I wasn’t very hopeful I was going to get my money back, but after a couple days I saw his email noted down in my phone and I decided to give it a go. I immediately got a response: “Delivery Status Notification (Failure); The email account that you tried to reach does not exist”. Of course, that was probably not his real name, but out of curiosity I searched for it online. In front of me appeared a slew of news articles which claimed he had been caught. As it turns out, he is a well known con man specialised in exactly this scheme.
Apparently, he used to show up at airports across Europe dressed in a suit and tie, distressed, asking for around 40 pounds to go home and see his kids. His victims were usually businessmen or women who appeared wealthy. He said he would send the money back as soon as he got home, and subsequently vanished forever. He could do this dozens of times a day, allegedly earning over 15,000 pounds a month. Because he operated between different countries with international travellers as his victims, the individual thefts were rarely reported, and he was hard to investigate and prosecute. To get the victim’s trust, he showed them his passport, which proved to be a mistake when a Swedish businessman took a picture of it and posted it online, raising his public profile. In January 2015, after someone reported being scammed by him at Munich airport, he showed up there two days later and was picked up by the police. He was sentenced to serve 10 months in prison, after which he claimed he would go back to England to work on his brother’s farm.
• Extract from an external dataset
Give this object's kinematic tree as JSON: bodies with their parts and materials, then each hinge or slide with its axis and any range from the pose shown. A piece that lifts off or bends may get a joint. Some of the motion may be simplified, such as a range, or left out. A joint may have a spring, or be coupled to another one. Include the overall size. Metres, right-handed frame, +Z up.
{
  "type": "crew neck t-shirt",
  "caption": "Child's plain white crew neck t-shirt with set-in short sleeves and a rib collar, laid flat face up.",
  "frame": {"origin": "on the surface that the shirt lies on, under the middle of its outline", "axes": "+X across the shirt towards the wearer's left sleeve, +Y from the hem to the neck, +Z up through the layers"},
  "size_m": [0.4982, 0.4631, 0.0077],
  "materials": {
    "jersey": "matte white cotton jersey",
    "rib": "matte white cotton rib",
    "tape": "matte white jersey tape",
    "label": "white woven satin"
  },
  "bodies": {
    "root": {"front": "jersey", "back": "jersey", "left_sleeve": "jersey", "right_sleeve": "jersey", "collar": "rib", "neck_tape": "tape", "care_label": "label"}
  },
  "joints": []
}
I wrote that last paragraph in past tense, but there’s no reason to think he has stopped doing this. Even though the man I met looked quite different from the passport picture circulated in 2009, I barely got a glance at him. This businessman persona sounds like it requires a lot of work, and fishing for relatively large amounts of money from individual victims might have been counterproductive, since they are more likely to report the theft, while people like me are more likely to just let it go. I gave him 20 euros, but he was asking for merely 16. If he’s doing this regularly he’s still getting a healthy paycheck while the vast majority of the swindles go unreported. The guy I gave money to looked like he was having a hard time regardless of whether his story was true. This could either be an improvement on the formula or a sign that running the same manipulative little trick for almost 20 years wears one down.
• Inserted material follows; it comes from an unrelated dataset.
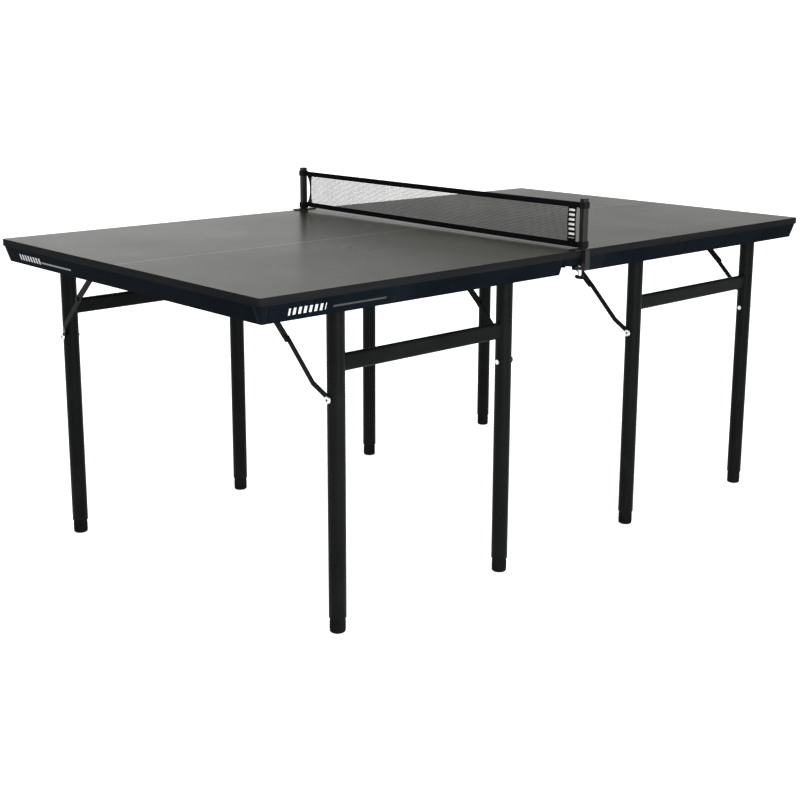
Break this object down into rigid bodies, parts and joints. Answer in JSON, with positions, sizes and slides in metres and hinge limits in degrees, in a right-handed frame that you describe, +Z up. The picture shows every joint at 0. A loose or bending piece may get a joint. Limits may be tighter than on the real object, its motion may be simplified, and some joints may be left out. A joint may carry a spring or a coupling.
{
  "type": "table tennis table",
  "caption": "Compact two-piece table tennis table with slanted aprons, folding tubular leg frames, knee braces and a clamp-on net.",
  "frame": {"origin": "on the floor under the middle of the seam between the two halves, at the centre of the bounding box's base", "axes": "+X along the table from the left half to the right half, +Y across it away from the near side, +Z up"},
  "size_m": [1.83, 1.056, 0.868],
  "materials": {
    "board_paint": "satin charcoal paint on fibreboard",
    "edge_band": "glossy dark grey",
    "apron_paint": "satin near-black",
    "corner_plastic": "matt black",
    "zinc_steel": "zinc plated",
    "bolt_steel": "bright plated",
    "net_mesh": "knotted nylon",
    "net_tape": "woven tape",
    "post_paint": "satin black",
    "black_plastic": "matt black",
    "leg_paint": "semi-gloss black powder coat",
    "foot_plastic": "matt black",
    "black_rubber": "matt",
    "screw_zinc": "zinc plated"
  },
  "bodies": {
    "half_left": {"board_left": "board_paint", "edge_band_left": "edge_band", "apron_sides_left": "apron_paint", "apron_ends_left": "apron_paint", "corner_caps_left": "corner_plastic", "leg_brackets_left": "zinc_steel", "brace_anchors_left": "zinc_steel", "pivot_pins_left": "bolt_steel", "screws_left": "bolt_steel", "seam_pins": "bolt_steel", "net_panel": "net_mesh", "net_tapes": "net_tape", "net_posts": "post_paint", "post_collars": "black_plastic", "net_clamps": "post_paint"},
    "half_right": {"board_right": "board_paint", "edge_band_right": "edge_band", "apron_sides_right": "apron_paint", "apron_ends_right": "apron_paint", "corner_caps_right": "corner_plastic", "leg_brackets_right": "zinc_steel", "brace_anchors_right": "zinc_steel", "pivot_pins_right": "bolt_steel", "screws_right": "bolt_steel"},
    "frame_left_near": {"legs_left_near": "leg_paint", "crossbar_left_near": "leg_paint", "feet_left_near": "foot_plastic", "brace_bolts_left_near": "bolt_steel"},
    "lower_link_outer_left_near": {"lower_link_outer_left_near": "leg_paint"},
    "upper_link_outer_left_near": {"upper_link_outer_left_near": "leg_paint"},
    "lower_link_inner_left_near": {"lower_link_inner_left_near": "leg_paint"},
    "upper_link_inner_left_near": {"upper_link_inner_left_near": "leg_paint"},
    "frame_left_far": {"legs_left_far": "leg_paint", "crossbar_left_far": "leg_paint", "feet_left_far": "foot_plastic", "brace_bolts_left_far": "bolt_steel"},
    "lower_link_outer_left_far": {"lower_link_outer_left_far": "leg_paint"},
    "upper_link_outer_left_far": {"upper_link_outer_left_far": "leg_paint"},
    "lower_link_inner_left_far": {"lower_link_inner_left_far": "leg_paint"},
    "upper_link_inner_left_far": {"upper_link_inner_left_far": "leg_paint"},
    "frame_right_near": {"legs_right_near": "leg_paint", "crossbar_right_near": "leg_paint", "feet_right_near": "foot_plastic", "brace_bolts_right_near": "bolt_steel"},
    "lower_link_outer_right_near": {"lower_link_outer_right_near": "leg_paint"},
    "upper_link_outer_right_near": {"upper_link_outer_right_near": "leg_paint"},
    "lower_link_inner_right_near": {"lower_link_inner_right_near": "leg_paint"},
    "upper_link_inner_right_near": {"upper_link_inner_right_near": "leg_paint"},
    "frame_right_far": {"legs_right_far": "leg_paint", "crossbar_right_far": "leg_paint", "feet_right_far": "foot_plastic", "brace_bolts_right_far": "bolt_steel"},
    "lower_link_outer_right_far": {"lower_link_outer_right_far": "leg_paint"},
    "upper_link_outer_right_far": {"upper_link_outer_right_far": "leg_paint"},
    "lower_link_inner_right_far": {"lower_link_inner_right_far": "leg_paint"},
    "upper_link_inner_right_far": {"upper_link_inner_right_far": "leg_paint"},
    "clamp_pad_near": {"clamp_pad_near": "black_rubber"},
    "clamp_screw_near": {"clamp_screw_near": "screw_zinc"},
    "clamp_pad_far": {"clamp_pad_far": "black_rubber"},
    "clamp_screw_far": {"clamp_screw_far": "screw_zinc"}
  },
  "joints": [
    {"name": "halves_apart", "type": "slide", "parent": "half_left", "child": "half_right", "axis": [1, 0, 0], "range_m": [0, 0.3]},
    {"name": "frame_left_near_fold", "type": "hinge", "parent": "half_left", "child": "frame_left_near", "pos_m": [-0.431, -0.444, 0.707], "axis": [1, 0, 0], "range_deg": [0, 90]},
    {"name": "lower_link_outer_left_near_turn", "type": "hinge", "parent": "frame_left_near", "child": "lower_link_outer_left_near", "pos_m": [-0.677, -0.444, 0.506], "axis": [-1, 0, 0], "range_deg": [0, 133.22]},
    {"name": "upper_link_outer_left_near_turn", "type": "hinge", "parent": "half_left", "child": "upper_link_outer_left_near", "pos_m": [-0.677, -0.226, 0.711], "axis": [1, 0, 0], "range_deg": [0, 138.34]},
    {"name": "lower_link_inner_left_near_turn", "type": "hinge", "parent": "frame_left_near", "child": "lower_link_inner_left_near", "pos_m": [-0.185, -0.444, 0.506], "axis": [-1, 0, 0], "range_deg": [0, 133.22]},
    {"name": "upper_link_inner_left_near_turn", "type": "hinge", "parent": "half_left", "child": "upper_link_inner_left_near", "pos_m": [-0.185, -0.226, 0.711], "axis": [1, 0, 0], "range_deg": [0, 138.34]},
    {"name": "frame_left_far_fold", "type": "hinge", "parent": "half_left", "child": "frame_left_far", "pos_m": [-0.5365, 0.444, 0.707], "axis": [-1, 0, 0], "range_deg": [0, 90]},
    {"name": "lower_link_outer_left_far_turn", "type": "hinge", "parent": "frame_left_far", "child": "lower_link_outer_left_far", "pos_m": [-0.783, 0.444, 0.506], "axis": [1, 0, 0], "range_deg": [0, 133.22]},
    {"name": "upper_link_outer_left_far_turn", "type": "hinge", "parent": "half_left", "child": "upper_link_outer_left_far", "pos_m": [-0.783, 0.226, 0.711], "axis": [-1, 0, 0], "range_deg": [0, 138.34]},
    {"name": "lower_link_inner_left_far_turn", "type": "hinge", "parent": "frame_left_far", "child": "lower_link_inner_left_far", "pos_m": [-0.29, 0.444, 0.506], "axis": [1, 0, 0], "range_deg": [0, 133.22]},
    {"name": "upper_link_inner_left_far_turn", "type": "hinge", "parent": "half_left", "child": "upper_link_inner_left_far", "pos_m": [-0.29, 0.226, 0.711], "axis": [-1, 0, 0], "range_deg": [0, 138.34]},
    {"name": "frame_right_near_fold", "type": "hinge", "parent": "half_right", "child": "frame_right_near", "pos_m": [0.5365, -0.444, 0.707], "axis": [1, 0, 0], "range_deg": [0, 90]},
    {"name": "lower_link_outer_right_near_turn", "type": "hinge", "parent": "frame_right_near", "child": "lower_link_outer_right_near", "pos_m": [0.783, -0.444, 0.506], "axis": [-1, 0, 0], "range_deg": [0, 133.22]},
    {"name": "upper_link_outer_right_near_turn", "type": "hinge", "parent": "half_right", "child": "upper_link_outer_right_near", "pos_m": [0.783, -0.226, 0.711], "axis": [1, 0, 0], "range_deg": [0, 138.34]},
    {"name": "lower_link_inner_right_near_turn", "type": "hinge", "parent": "frame_right_near", "child": "lower_link_inner_right_near", "pos_m": [0.29, -0.444, 0.506], "axis": [-1, 0, 0], "range_deg": [0, 133.22]},
    {"name": "upper_link_inner_right_near_turn", "type": "hinge", "parent": "half_right", "child": "upper_link_inner_right_near", "pos_m": [0.29, -0.226, 0.711], "axis": [1, 0, 0], "range_deg": [0, 138.34]},
    {"name": "frame_right_far_fold", "type": "hinge", "parent": "half_right", "child": "frame_right_far", "pos_m": [0.431, 0.444, 0.707], "axis": [-1, 0, 0], "range_deg": [0, 90]},
    {"name": "lower_link_outer_right_far_turn", "type": "hinge", "parent": "frame_right_far", "child": "lower_link_outer_right_far", "pos_m": [0.677, 0.444, 0.506], "axis": [1, 0, 0], "range_deg": [0, 133.22]},
    {"name": "upper_link_outer_right_far_turn", "type": "hinge", "parent": "half_right", "child": "upper_link_outer_right_far", "pos_m": [0.677, 0.226, 0.711], "axis": [-1, 0, 0], "range_deg": [0, 138.34]},
    {"name": "lower_link_inner_right_far_turn", "type": "hinge", "parent": "frame_right_far", "child": "lower_link_inner_right_far", "pos_m": [0.185, 0.444, 0.506], "axis": [1, 0, 0], "range_deg": [0, 133.22]},
    {"name": "upper_link_inner_right_far_turn", "type": "hinge", "parent": "half_right", "child": "upper_link_inner_right_far", "pos_m": [0.185, 0.226, 0.711], "axis": [-1, 0, 0], "range_deg": [0, 138.34]},
    {"name": "clamp_pad_near_travel", "type": "slide", "parent": "half_left", "child": "clamp_pad_near", "axis": [0, 0, -1], "range_m": [0, 0.0025]},
    {"name": "clamp_screw_near_turn", "type": "hinge", "parent": "clamp_pad_near", "child": "clamp_screw_near", "pos_m": [0, -0.506, 0.7], "axis": [0, 0, 1], "range_deg": [0, 720.01]},
    {"name": "clamp_pad_far_travel", "type": "slide", "parent": "half_left", "child": "clamp_pad_far", "axis": [0, 0, -1], "range_m": [0, 0.0025]},
    {"name": "clamp_screw_far_turn", "type": "hinge", "parent": "clamp_pad_far", "child": "clamp_screw_far", "pos_m": [0, 0.506, 0.7], "axis": [0, 0, 1], "range_deg": [0, 720.01]}
  ],
  "couplings": [
    {"joint": "lower_link_outer_left_near_turn", "follows": "frame_left_near_fold", "ratio": 1.4802},
    {"joint": "upper_link_outer_left_near_turn", "follows": "frame_left_near_fold", "ratio": 1.5371},
    {"joint": "lower_link_inner_left_near_turn", "follows": "frame_left_near_fold", "ratio": 1.4802},
    {"joint": "upper_link_inner_left_near_turn", "follows": "frame_left_near_fold", "ratio": 1.5371},
    {"joint": "lower_link_outer_left_far_turn", "follows": "frame_left_far_fold", "ratio": 1.4802},
    {"joint": "upper_link_outer_left_far_turn", "follows": "frame_left_far_fold", "ratio": 1.5371},
    {"joint": "lower_link_inner_left_far_turn", "follows": "frame_left_far_fold", "ratio": 1.4802},
    {"joint": "upper_link_inner_left_far_turn", "follows": "frame_left_far_fold", "ratio": 1.5371},
    {"joint": "lower_link_outer_right_near_turn", "follows": "frame_right_near_fold", "ratio": 1.4802},
    {"joint": "upper_link_outer_right_near_turn", "follows": "frame_right_near_fold", "ratio": 1.5371},
    {"joint": "lower_link_inner_right_near_turn", "follows": "frame_right_near_fold", "ratio": 1.4802},
    {"joint": "upper_link_inner_right_near_turn", "follows": "frame_right_near_fold", "ratio": 1.5371},
    {"joint": "lower_link_outer_right_far_turn", "follows": "frame_right_far_fold", "ratio": 1.4802},
    {"joint": "upper_link_outer_right_far_turn", "follows": "frame_right_far_fold", "ratio": 1.5371},
    {"joint": "lower_link_inner_right_far_turn", "follows": "frame_right_far_fold", "ratio": 1.4802},
    {"joint": "upper_link_inner_right_far_turn", "follows": "frame_right_far_fold", "ratio": 1.5371},
    {"joint": "clamp_screw_near_turn", "follows": "clamp_pad_near_travel", "rad_per_m": 5026.5},
    {"joint": "clamp_screw_far_turn", "follows": "clamp_pad_far_travel", "rad_per_m": 5026.5}
  ]
}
As a person who likes mind games of all kinds and cons in particular, I have to admire this scam because of how clean, simple and effective it is. It also has a few redemptive qualities. The victims give away their money out of generosity. It’s based on false pretences, but there is no expectation that the victims will earn more money than they currently have or that they will get a reward in return; they happily part with it as an act of kindness to a complete stranger. In any case, it’s a loss they can afford, because if they couldn’t it would be highly unlikely that they would give anything away.
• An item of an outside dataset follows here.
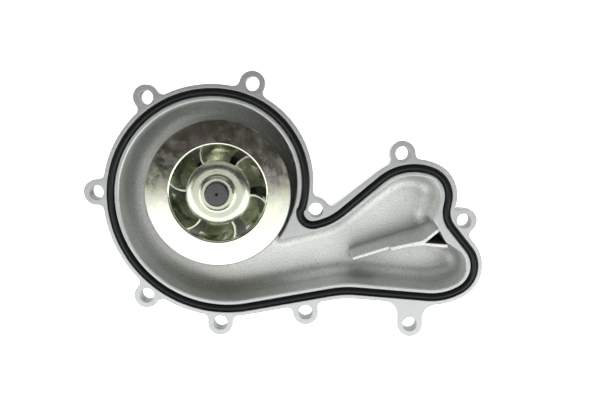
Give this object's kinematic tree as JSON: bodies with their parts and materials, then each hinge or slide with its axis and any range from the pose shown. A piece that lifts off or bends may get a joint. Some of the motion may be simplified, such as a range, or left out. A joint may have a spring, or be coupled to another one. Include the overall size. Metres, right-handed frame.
{
  "type": "water pump",
  "caption": "Engine coolant pump: cast scroll housing with bolt ears and a duct to a forked outlet, shrouded impeller, rubber flange seal and pulley hub.",
  "frame": {"origin": "where the shaft axis meets the plane of the engine mounting face", "axes": "+Z along the shaft towards the engine, +X along the outlet duct, +Y completes the frame; the part lies on its pulley hub, engine face up"},
  "size_m": [0.1965, 0.1314, 0.0992],
  "materials": {
    "cast_aluminium": "as cast, fine grained",
    "seal_rubber": "smooth moulded",
    "passivated_steel": "zinc plated with a yellow-green passivate",
    "shaft_steel": "ground, dark",
    "bearing_steel": "polished",
    "hub_steel": "turned and phosphated",
    "stainless_sheet": "deep drawn",
    "carbon": "lapped, dull",
    "ceramic": "lapped",
    "cage_nylon": "moulded",
    "cap_plastic": "moulded"
  },
  "bodies": {
    "housing_group": {"housing": "cast_aluminium", "flange_seal": "seal_rubber", "bearing_outer_race": "bearing_steel", "bearing_seal_front": "seal_rubber", "bearing_seal_rear": "seal_rubber", "seal_case": "stainless_sheet", "seal_bellows": "seal_rubber", "carbon_ring": "carbon", "spring_retainer": "stainless_sheet", "seal_spring": "stainless_sheet", "weep_cap": "cap_plastic"},
    "rotor": {"shaft": "shaft_steel", "impeller": "passivated_steel", "impeller_shroud": "passivated_steel", "seat_ring": "ceramic", "seat_cup": "seal_rubber", "slinger": "cap_plastic", "pulley_hub": "hub_steel"},
    "ball_set": {"bearing_balls": "bearing_steel", "ball_cage": "cage_nylon"},
    "roller_set": {"bearing_rollers": "bearing_steel", "roller_cage": "cage_nylon"}
  },
  "joints": [
    {"name": "rotor_spin", "type": "hinge", "parent": "housing_group", "child": "rotor", "pos_m": [0, 0, 0], "axis": [0, 0, 1], "continuous": true},
    {"name": "ball_orbit", "type": "hinge", "parent": "housing_group", "child": "ball_set", "pos_m": [0, 0, -0.051], "axis": [0, 0, 1], "continuous": true},
    {"name": "roller_orbit", "type": "hinge", "parent": "housing_group", "child": "roller_set", "pos_m": [0, 0, -0.07], "axis": [0, 0, 1], "continuous": true}
  ],
  "couplings": [
    {"joint": "ball_orbit", "follows": "rotor_spin", "ratio": 0.3585},
    {"joint": "roller_orbit", "follows": "rotor_spin", "ratio": 0.3783}
  ]
}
It is possible that some people feel betrayed and humiliated by the scheme and resolve to never give money to those in need again. I think it’s more likely, and it’s certainly my case, that they feel good about themselves in the moment and that afterwards, even though they are sad about giving money to a scammer, they feel proud of themselves for unquestioningly helping someone in need instead of being skeptical of them. The greatness of this deception is that people’s goodness and generosity towards fellow human beings is a necessary precondition for it’s success. The fact that it has been successful for many years in cities across Europe gives me nothing but hope.